_EXERCISE PROMPT_
Each line that follows should be printed again exactly as it stands.

>>>

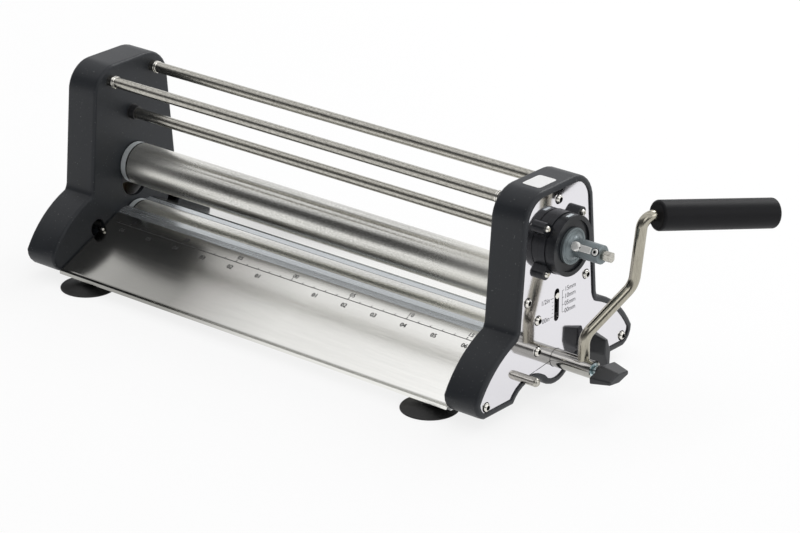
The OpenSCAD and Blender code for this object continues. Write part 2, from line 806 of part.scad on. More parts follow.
// Counter housing: drum with a raised ring and four ears, bored for the hub's sleeve
module counter_housing() {
    drum_x = plate_x + drum_len;
    color("#17181a") placed() difference() {
        union() {
            bar(plate_x, drum_base_t, drum_r + drum_step, 0, adjust_z);
            bar(plate_x, drum_len - drum_ring_t, drum_r - drum_step, 0, adjust_z);
            bar(plate_x + drum_base_t + drum_ring_t, drum_len - drum_base_t - drum_ring_t, drum_r, 0,
                adjust_z);
            for (y = [-ear_y, ear_y])
                for (z = [-ear_z, ear_z]) {
                    bar(plate_x, ear_len, ear_r, y, adjust_z + z);
                    translate([plate_x, 0, adjust_z]) rotate([atan2(z, y), 0, 0]) translate([0, 0, -ear_r])
                        cube([ear_len, norm([y, z]), 2 * ear_r]);
                }
        }
        bar(drum_x - drum_ring_t, drum_ring_t + overrun, drum_r - drum_ring_w / 2, 0, adjust_z);
        bar(hub_x - hub_disc_t - seat, hub_disc_t + overrun, hub_disc_r + loose, 0, adjust_z);
        bar(plate_x - overrun, drum_len + 2 * overrun, hub_sleeve_r + fit, 0, adjust_z);
        for (y = [-ear_y, ear_y])
            for (z = [-ear_z, ear_z])
                bar(plate_x - overrun, ear_len + 2 * overrun, ear_screw_d / 2 + fit, y, adjust_z + z);
        translate([window_x - window_len / 2, -window_w / 2, adjust_z + drum_r - window_t])
            cube([window_len, window_w, window_t + overrun]);
    }
}

window_x = plate_x + (drum_base_t + drum_ring_t + drum_len) / 2;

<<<

_RESPONSE TO THIS TASK_
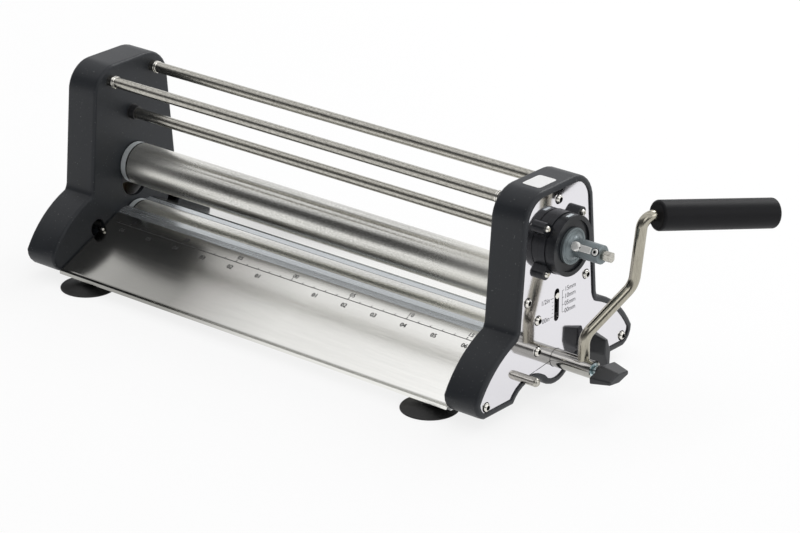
The OpenSCAD and Blender code for this object continues. Write part 2, from line 806 of part.scad on. More parts follow.
// Counter housing: drum with a raised ring and four ears, bored for the hub's sleeve
module counter_housing() {
    drum_x = plate_x + drum_len;
    color("#17181a") placed() difference() {
        union() {
            bar(plate_x, drum_base_t, drum_r + drum_step, 0, adjust_z);
            bar(plate_x, drum_len - drum_ring_t, drum_r - drum_step, 0, adjust_z);
            bar(plate_x + drum_base_t + drum_ring_t, drum_len - drum_base_t - drum_ring_t, drum_r, 0,
                adjust_z);
            for (y = [-ear_y, ear_y])
                for (z = [-ear_z, ear_z]) {
                    bar(plate_x, ear_len, ear_r, y, adjust_z + z);
                    translate([plate_x, 0, adjust_z]) rotate([atan2(z, y), 0, 0]) translate([0, 0, -ear_r])
                        cube([ear_len, norm([y, z]), 2 * ear_r]);
                }
        }
        bar(drum_x - drum_ring_t, drum_ring_t + overrun, drum_r - drum_ring_w / 2, 0, adjust_z);
        bar(hub_x - hub_disc_t - seat, hub_disc_t + overrun, hub_disc_r + loose, 0, adjust_z);
        bar(plate_x - overrun, drum_len + 2 * overrun, hub_sleeve_r + fit, 0, adjust_z);
        for (y = [-ear_y, ear_y])
            for (z = [-ear_z, ear_z])
                bar(plate_x - overrun, ear_len + 2 * overrun, ear_screw_d / 2 + fit, y, adjust_z + z);
        translate([window_x - window_len / 2, -window_w / 2, adjust_z + drum_r - window_t])
            cube([window_len, window_w, window_t + overrun]);
    }
}

window_x = plate_x + (drum_base_t + drum_ring_t + drum_len) / 2;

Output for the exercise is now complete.